Muitos discutem hoje o papel da mulher na sociedade actual. Mas nas
sociedades de antanho, podemos sem dúvida afirmá-lo, o papel da mulher não era
assim tão redutor como muitos pensam.
Não foi minha intenção, nem poderia sê-lo, fazei uma síntese da obra de
Henrique Lopes de Mendonça. Mas isso não é sinónimo de menosprezo pela mesma. E
antes a de permitir, a quem quiser ler o livro, de descobrir por si próprio os
seus principais triunfos. A isto não será alheio o facto de se reconhecer que
referências a Portalegre, Crato e Arronches poderem ser estímulos para a leitura
da obra em causa.

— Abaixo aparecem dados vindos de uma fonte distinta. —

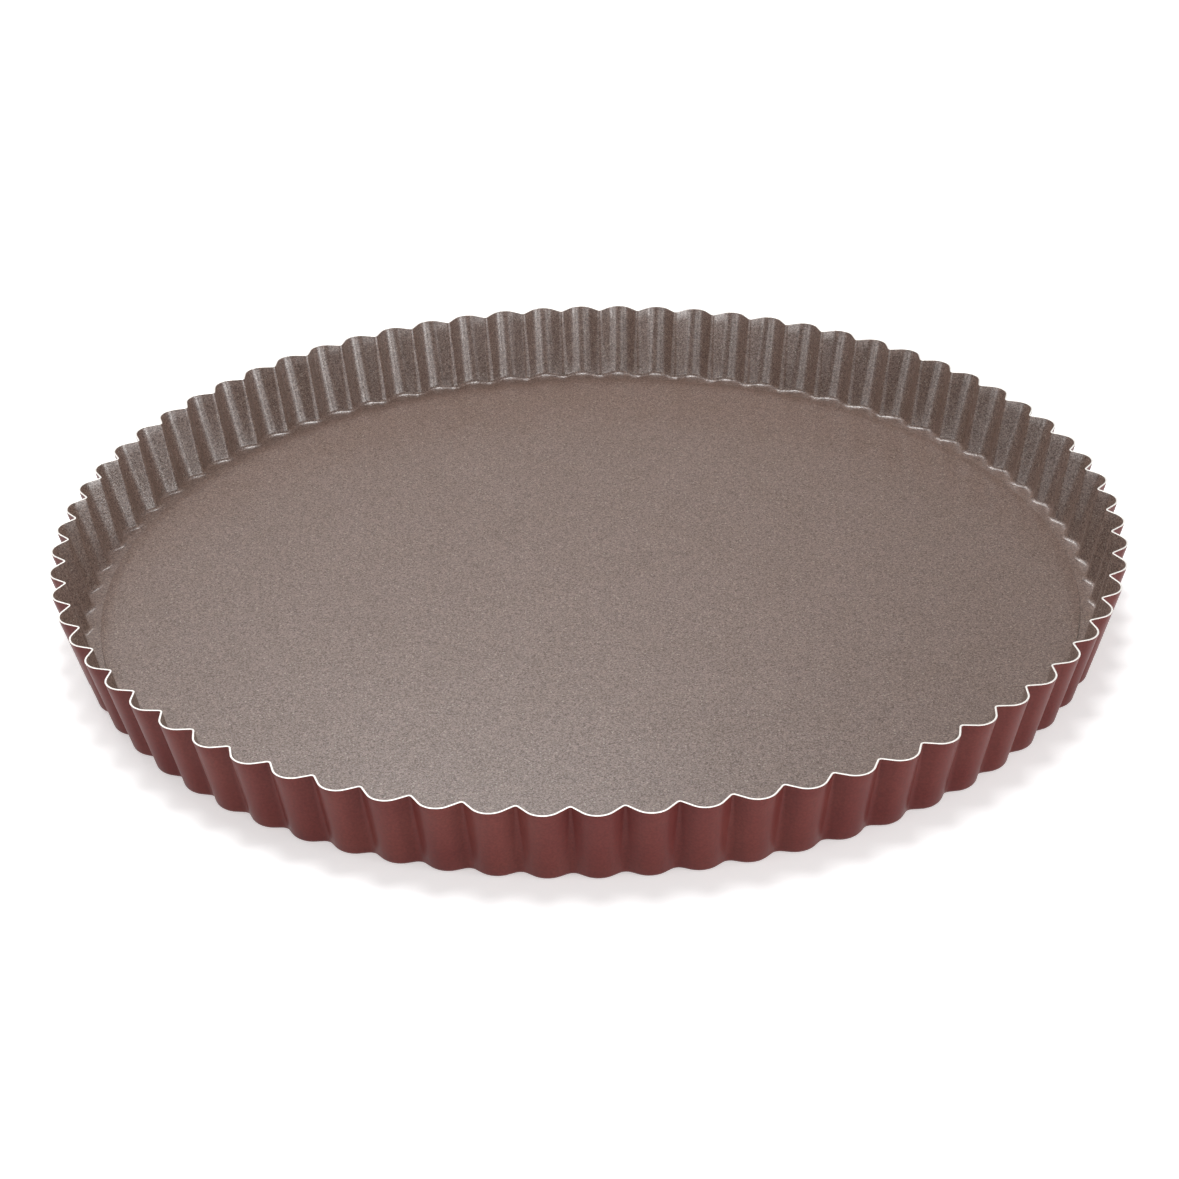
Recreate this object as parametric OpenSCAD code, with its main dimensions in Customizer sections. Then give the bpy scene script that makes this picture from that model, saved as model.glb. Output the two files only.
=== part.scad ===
// Fluted tart pan: a flared, fluted ring of pressed sheet with an inward ledge at its
// foot, and a loose, flat, round base that rests on the ledge and lifts out past the rim.
// Millimetres. The origin is the centre of the resting face, and +Z is up.

/* [Overall size] */
// Outer diameter over the flute crests at the rim
rim_d = 320; // [240:1:384]
// Height from the resting face to the cut rim
pan_h = 24; // [15:0.5:40]
// Lean of the wall away from upright, in degrees
draft = 14.7; // [5:0.1:25]

/* [Flutes] */
// Number of flutes round the wall
flute_n = 72; // [48:1:84]
// Depth of a flute at the rim, from crest to valley
rim_depth = 4.1; // [2:0.1:5]
// Depth of a flute at the foot of the wall, from crest to valley
foot_depth = 2.4; // [1.5:0.1:4.5]
// Radius of the round crests at the rim, at the middle of the sheet
rim_crest_r = 5.5; // [3:0.1:8]
// Radius of the tight valleys at the rim, at the middle of the sheet
rim_valley_r = 0.9; // [0.6:0.1:2]
// Radius of the crests at the foot of the wall, where the flutes grow soft
foot_crest_r = 6.5; // [4:0.1:8]
// Radius of the valleys at the foot of the wall
foot_valley_r = 3; // [0.8:0.1:4]

/* [Ring sheet and ledge] */
// Thickness of the ring's sheet
ring_t = 0.5; // [0.4:0.05:1]
// Inside radius of the bend between the wall and the ledge
bend_r = 1.5; // [0.5:0.1:3]
// Width of the flat ledge at the valleys, which carries the base
ledge_w = 10.5; // [6:0.5:20]

/* [Loose base] */
// Thickness of the base's sheet
base_t = 0.6; // [0.4:0.05:1.5]
// Gap all round between the base's edge and the bend at the valleys
base_gap = 2.1; // [0.4:0.1:4]

/* [Hidden] */

// Facets: steps along half a crest, half a valley and the bend at the foot
crest_steps = 2;
valley_steps = 1;
bend_steps = 2;
round_fn = 360;

// What the trimming cut takes off the ledge's edge, and how far it runs past each face
trim = 1;

// The bend turns the sheet from level to the wall's slope
bend_a = 90 - draft;
bend_out_r = bend_r + ring_t;
bend_setback = bend_out_r * tan(bend_a / 2);

// Half the sheet as a level cut through the leaning wall shows it
half_t = ring_t / cos(draft) / 2;

// Where the flat ledge ends at the valleys, and what fits inside it
ledge_valley_r = crest_at(0) - foot_depth + half_t - bend_setback;
ledge_in_r = ledge_valley_r - ledge_w;
base_r = ledge_valley_r - base_gap;

// How far out the crests stand and how deep the flutes are at a height on the wall, and the
// radii of their two rounds, all mid-sheet
function crest_at(z) = rim_d / 2 - half_t - (pan_h - z) * tan(draft);
function depth_at(z) = foot_depth + (rim_depth - foot_depth) * z / pan_h;
function crest_r_at(z) = foot_crest_r + (rim_crest_r - foot_crest_r) * z / pan_h;
function valley_r_at(z) = foot_valley_r + (rim_valley_r - foot_valley_r) * z / pan_h;
function half_pitch_at(z) = PI * (crest_at(z) - depth_at(z) / 2) / flute_n;

// Both rounds, whose radii add up to r, shrink together where a narrow flute has no room
function round_scale(p, d, r) = min(1, (p * p + d * d) / (2 * d * r));

// Slope of the straight flank that is tangent to both rounds, whose radii add up to r
function flank_angle(p, d, r) =
    atan2(d - r, p) + atan2(r, sqrt(max(0, p * p + (d - r) * (d - r) - r * r)));

// Half of a flute that has the wall's shape at height wall_z, from crest to valley, moved out
// from mid-sheet by o: x runs along the rim and y outwards from the crest
function half_flute(wall_z, o) =
    let(p = half_pitch_at(wall_z), d = depth_at(wall_z))
    let(s = round_scale(p, d, crest_r_at(wall_z) + valley_r_at(wall_z)))
    let(r1 = s * crest_r_at(wall_z), r2 = s * valley_r_at(wall_z))
    let(a = flank_angle(p, d, r1 + r2))
    concat(
        [for (i = [0:crest_steps]) let(b = a * i / crest_steps)
            [(r1 + o) * sin(b), (r1 + o) * cos(b) - r1]],
        [for (i = [valley_steps:-1:0]) let(b = a * i / valley_steps)
            [p - (r2 - o) * sin(b), r2 - d - (r2 - o) * cos(b)]]
    );

// A whole flute, which ends one point short of the next crest
function flute(wall_z, o) =
    let(h = half_flute(wall_z, o), p = half_pitch_at(wall_z))
    concat(h, [for (i = [len(h) - 2:-1:1]) [2 * p - h[i].x, h[i].y]]);

// One closed outline round the wall: the wall's shape at height wall_z, moved out from
// mid-sheet by o and drawn at height z
function outline(wall_z, z, o) =
    let(p = half_pitch_at(wall_z), f = flute(wall_z, o))
    [for (k = [0:flute_n - 1]) for (q = f)
        let(a = 360 / flute_n * (k + q.x / (2 * p)), r = crest_at(wall_z) + q.y)
        [r * cos(a), r * sin(a), z]];

// Outline at angle b round the foot bend, on the face of radius r about the bend's axis
function bend_outline(b, r) =
    outline(0, bend_out_r - r * cos(b), half_t - bend_setback + r * sin(b));

// Triangles between one flute-shaped outline and a polygon inside it with one corner a
// flute; seen from above they turn anticlockwise
function ledge_faces(outer, inner, n) =
    let(m = n / flute_n)
    [for (k = [0:flute_n - 1])
        let(a = inner + k, b = inner + (k + 1) % flute_n)
        each concat(
            [for (j = [0:m - 1]) [a, outer + k * m + j, outer + (k * m + j + 1) % n]],
            [[a, outer + ((k + 1) * m) % n, b]]
        )];

// The same triangles seen from their other side
function flipped(faces) = [for (f = faces) [f[2], f[1], f[0]]];

// The pressed shell: up the outside, over the rim, down the inside, and the ledge with a
// rough opening of radius hole_r
module shell(hole_r) {
    bends = [for (i = [0:bend_steps]) bend_a * i / bend_steps];
    outside = [for (b = bends) bend_outline(b, bend_out_r)];
    rim = [outline(pan_h, pan_h, half_t), outline(pan_h, pan_h, -half_t)];
    inside = [for (i = [bend_steps:-1:0]) bend_outline(bends[i], bend_r)];
    rings = concat(outside, rim, inside);
    n = len(rings[0]);
    last = (len(rings) - 1) * n;
    low = last + n;
    high = low + flute_n;
    strips = [for (i = [0:n:last - n]) for (j = [0:n - 1])
        let(a = i + j, b = i + (j + 1) % n)
        each [[a, a + n, b + n], [a, b + n, b]]];
    opening = [for (k = [0:flute_n - 1])
        let(a = low + k, b = low + (k + 1) % flute_n)
        each [[a, b, b + flute_n], [a, b + flute_n, a + flute_n]]];
    corners = [for (z = [0, ring_t]) for (k = [0:flute_n - 1])
        let(a = 360 * k / flute_n)
        [hole_r * cos(a), hole_r * sin(a), z]];
    polyhedron(
        points = concat([for (r = rings) each r], corners),
        faces = concat(strips, opening, ledge_faces(0, low, n),
            flipped(ledge_faces(last, high, n)))
    );
}

// Wall and ledge in one pressing, with the ledge's inner edge trimmed to a true circle
module fluted_ring() {
    color([0.38, 0.2, 0.19])
    difference() {
        shell(ledge_in_r - trim);
        translate([0, 0, -trim])
            cylinder(h = ring_t + 2 * trim, r = ledge_in_r, $fn = round_fn);
    }
}

// Flat sheet disc that lies on the ledge
module base_plate() {
    color([0.53, 0.47, 0.43])
    translate([0, 0, ring_t])
        cylinder(h = base_t, r = base_r, $fn = round_fn);
}

fluted_ring();
base_plate();
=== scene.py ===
"""A fluted tart pan with a loose base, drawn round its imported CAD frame.

The ring and the base are rebuilt as fine meshes from the sizes of the CAD solids. Every surface
has a procedural finish: a flecked non-stick coating inside, a satin lacquer outside, and bare
steel along the cut edges. Everything is in metres, in the frame of the CAD model.
"""

import math

import bpy
import numpy as np
from mathutils import Matrix, Vector


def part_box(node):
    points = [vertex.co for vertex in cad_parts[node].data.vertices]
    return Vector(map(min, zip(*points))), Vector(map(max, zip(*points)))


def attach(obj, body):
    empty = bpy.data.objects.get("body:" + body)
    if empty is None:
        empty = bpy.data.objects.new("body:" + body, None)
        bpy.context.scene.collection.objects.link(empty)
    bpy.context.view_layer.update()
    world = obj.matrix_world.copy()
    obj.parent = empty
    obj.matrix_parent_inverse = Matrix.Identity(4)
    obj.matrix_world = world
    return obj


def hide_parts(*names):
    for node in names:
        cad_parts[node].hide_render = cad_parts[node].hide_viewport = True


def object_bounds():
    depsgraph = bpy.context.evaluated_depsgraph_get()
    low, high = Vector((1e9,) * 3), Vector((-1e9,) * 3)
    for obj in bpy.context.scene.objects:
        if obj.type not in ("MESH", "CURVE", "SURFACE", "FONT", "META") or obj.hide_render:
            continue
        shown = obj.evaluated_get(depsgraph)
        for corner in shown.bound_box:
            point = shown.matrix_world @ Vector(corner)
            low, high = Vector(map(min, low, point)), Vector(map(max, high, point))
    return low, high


MM = 0.001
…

E que o autor de *A Portuguesa”, nos concedeu o privilégio de
saber da importância daquelas terras (assim como da figura do Bispo da Guarda
que tanto diz à cidade de Portalegre) no nosso passado. Importância que nós não
queremos menor nos dias de hoje». In Fernando Figueiredo Martinho, O Crime de Arronches,
Revista Plátano, nº 4, 2008, Fórmula Gráfica.